We all know that political time horizons struggle to look beyond the next electoral cycle, and that won’t cut it in terms of Carbon Budgeting.

One particular area where we can address the twin climate and biodiversity crises in these Carbon Budgets is in the area of Land Use, Land-use Change and Forestry Emissions. The Climate Action Plan sets out indicative ranges of emissions reductions for the pertinent sectors.

I quote again Hans-Otto Portner:  “By restoring degraded ecosystems and effectively and equitably conserving 30 to 50 per cent of Earth’s land, freshwater and ocean habitats, society can benefit from nature’s capacity to absorb and store carbon, and we can accelerate progress towards sustainable development.”

We are waiting on a Land Use Review and Plan and a National Soil Strategy as laid out in the Programme for Government.
We are waiting on the EU Nature Restoration Plan, a law to help restore the nature we have already lost.

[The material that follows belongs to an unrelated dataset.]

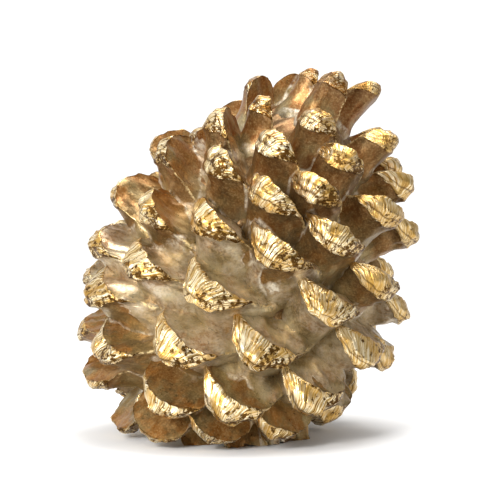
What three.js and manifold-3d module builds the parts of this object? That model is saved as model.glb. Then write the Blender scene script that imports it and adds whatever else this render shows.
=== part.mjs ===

We need to plan for departmental capacity and resources to take on that ambition, help restore our natural heritage and at the same time address LuLuCF emissions and see how best our land can be used as carbon sinks.

These must be delivered as quickly as humanly possible, and then acted upon.

Philip Boucher Hayes, one of our foremost and best journalists in terms of climate reporting in my view, in reporting on the latest report from the IPCC, posed the following question:

What happens when you put 270 physics, chemistry and environment PhDs in a room for eight years?

You get a revolutionary manifesto for changing the planet and saving humankind.

Let us adopt these budgets this evening, challenging and revolutionary as they are.

I’ll close with the lyrics of a song that has often played in my head since my election, reminding me of my responsibilities in this house:

Come senators, congressmen

Please heed the call

Don’t stand in the doorway

Don’t block up the hall

The battle outside ragin’

Will soon shake your windows

And rattle your walls

For the times they are a-changin’

Let us heed the call, as asked, and support the adoption of these Carbon Budget later this evening.